Schon jetzt dürfen die im Dublin-Zentrum Eisenhüttenstadt untergebrachten Menschen die Einrichtung nachts nicht verlassen (sogenannte Nachtzeitverfügung). Einige der dort lebenden Menschen wandten sich im Juni 2025 mit einem offenen Brief hilfesuchend an die Öffentlichkeit und beschrieben, wie diese und weitere Einschränkungen sie massiv belasten. Ähnliche Einschränkungen sollen auch in den neuen Zentren gelten, in bestimmten Fällen soll sogar jegliches Verlassen der Unterkunft verboten werden – womit die Betroffenen de facto inhaftiert werden.
Mehr Inhaftierung – auch von Kindern
Die Reform des Gemeinsamen Europäischen Asylsystems (GEAS) muss bis Mitte Juni 2026 in Deutschland umgesetzt und das nationale Recht entsprechend angepasst werden. PRO ASYL kritisiert, dass die Bundesregierung offensichtlich statt einer möglichst menschenrechtsfreundlichen eine harte Umsetzung der Reform anstrebt. Der Gesetzentwurf, der heute im Kabinett zur Beratung liegt, setzt auf eine starke Ausweitung von Maßnahmen zur Freiheitsbeschränkung und Freiheitsentziehung.
So sollen mit dem GEAS-Umsetzungsgesetz eine neue Asylverfahrenshaft eingeführt werden und eine „Schutzhaft“ für unbegleitete Kinder ermöglicht werden. Zwar soll der Grundsatz gelten, dass Kinder nicht in Haft genommen werden sollen. Doch begleitete Minderjährige können in Haft genommen werden, wenn sich der Elternteil oder die primäre Betreuungsperson in Haft befinden. Unbegleitete Minderjährige dürfen zu ihrem „eigenen Schutz“ inhaftiert werden. In beiden Fällen soll die Inhaftnahme ihrem Wohl dienen und nur als letztes Mittel angewendet werden.
„Kinder schützt man nicht, indem man sie einsperrt. Es ist gruselig, dass eine solche Norm ins deutsche Gesetz geschrieben werden soll. Weder ist dies durch die GEAS-Reform geboten noch in der Praxis nötig. Auch nach der UN-Kinderrechtskonvention ist ganz klar: Geflüchtete Kinder sollten nie inhaftiert werden“, kommentiert Judith.

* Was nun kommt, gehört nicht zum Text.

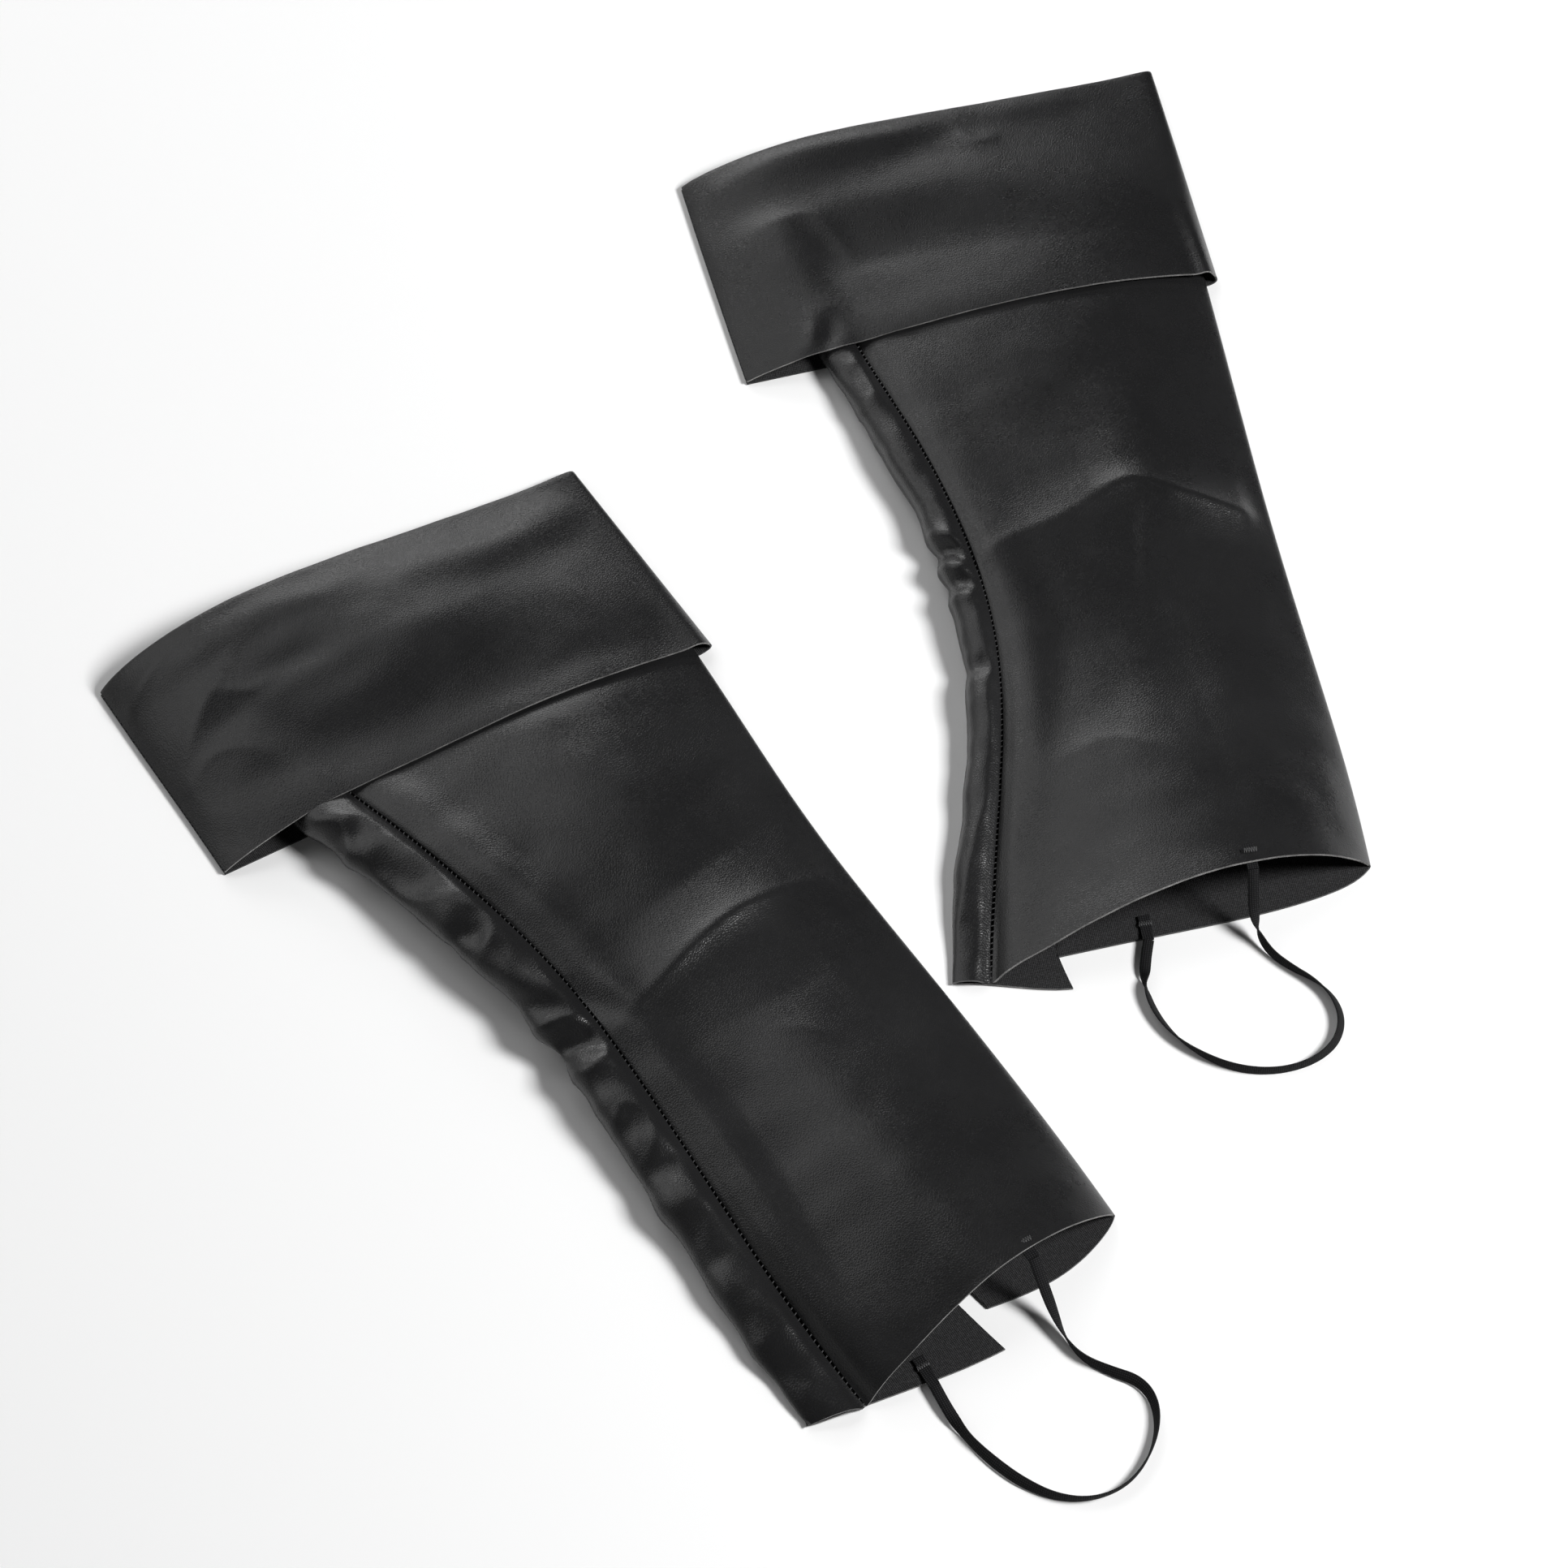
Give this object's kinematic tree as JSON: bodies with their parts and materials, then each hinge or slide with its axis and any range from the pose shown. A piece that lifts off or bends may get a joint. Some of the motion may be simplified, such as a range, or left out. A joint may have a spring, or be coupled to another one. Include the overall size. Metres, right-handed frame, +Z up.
{
  "type": "gaiters",
  "caption": "Pair of slip-on faux-leather gaiters with wide turned-down cuffs, a curved calf seam and a thin elastic stirrup under each instep, lying flat.",
  "frame": {"origin": "on the floor, under the middle of the pair's box, without the two elastics", "axes": "+X to the right across both gaiters, +Y towards the cuffs, along the pair's long side, +Z up"},
  "size_m": [0.5804, 0.8006, 0.0362],
  "materials": {
    "leg_faux_leather": "semi-gloss coated fabric",
    "cuff_faux_leather": "semi-gloss coated fabric",
    "thread": "twisted polyester",
    "elastic": "woven elastic"
  },
  "bodies": {
    "left_gaiter": {"left_leg_outer_panel": "leg_faux_leather", "left_leg_inner_panel": "leg_faux_leather", "left_cuff_band": "cuff_faux_leather", "left_back_seam_thread": "thread", "left_under_seam_thread": "thread", "left_cuff_side_seam_thread": "thread", "left_cuff_top_seam_thread": "thread", "left_stirrup_upper_tack": "thread", "left_stirrup_lower_tack": "thread"},
    "right_gaiter": {"right_leg_outer_panel": "leg_faux_leather", "right_leg_inner_panel": "leg_faux_leather", "right_cuff_band": "cuff_faux_leather", "right_back_seam_thread": "thread", "right_under_seam_thread": "thread", "right_cuff_side_seam_thread": "thread", "right_cuff_top_seam_thread": "thread", "right_stirrup_upper_tack": "thread", "right_stirrup_lower_tack": "thread"},
    "left_stirrup": {"left_stirrup_elastic": "elastic"},
    "right_stirrup": {"right_stirrup_elastic": "elastic"}
  },
  "joints": [
    {"name": "right_gaiter_lift", "type": "slide", "parent": "left_gaiter", "child": "right_gaiter", "axis": [0, 0, 1], "range_m": [0, 0.15]},
    {"name": "left_stirrup_swing", "type": "hinge", "parent": "left_gaiter", "child": "left_stirrup", "pos_m": [0.13179, -0.31289, 0.0226], "axis": [-0.6166, -0.735, -0.282], "range_deg": [0, 75]},
    {"name": "right_stirrup_swing", "type": "hinge", "parent": "right_gaiter", "child": "right_stirrup", "pos_m": [0.23408, -0.11981, 0.0315], "axis": [-0.7998, -0.338, -0.4961], "range_deg": [0, 75]}
  ]
}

Ausweitung deutscher Flughafenasylverfahren
Neben den neuen zum Teil geschlossenen Zentren möchte die Bundesregierung direkt mit Verabschiedung des Gesetzes eine weitere Maßnahme in Kraft setzen: eine Ausweitung der deutschen Flughafenasylverfahren, um die neuen Grenzverfahren zu erproben. Diese Verfahren unter besonders restriktiven Bedingungen sollen dann auch Flüchtlinge durchlaufen, die in anderen Mitgliedstaaten anerkannt wurden.
„Anerkannte Flüchtlinge dürfen legal innerhalb der EU reisen und kommen, wenn sie fliegen, in der Regel aus einem anderen Mitgliedstaat an deutschen Flughäfen an – also gerade nicht über eine EU-Außengrenze. Damit können sie auch nicht in ein Außengrenzverfahren genommen werden. Wenn in anderen Mitgliedstaaten anerkannte Flüchtlinge nach Deutschland kommen, um hier erneut Schutz zu suchen, liegt das meist an den dort oft sehr schlechten Lebensbedingungen. Das Flughafenverfahren ist in jedem Fall nicht die richtige Antwort auf dieses Phänomen. Die Bundesregierung sollte sich stattdessen für die Verbesserung der Lebensumstände von Flüchtlingen in allen Mitgliedstaaten stark machen“, fordert Judith.
PRO ASYL hatte im Rahmen der Verbändeanhörung den Referentenentwurf des Bundesinnenministeriums kommentiert. Während des Ressortverfahrens kommt es meist noch zu Änderungen des Gesetzesentwurfs, der dann im Kabinett beschlossen wird. Die endgültige Fassung ist bisher noch nicht öffentlich.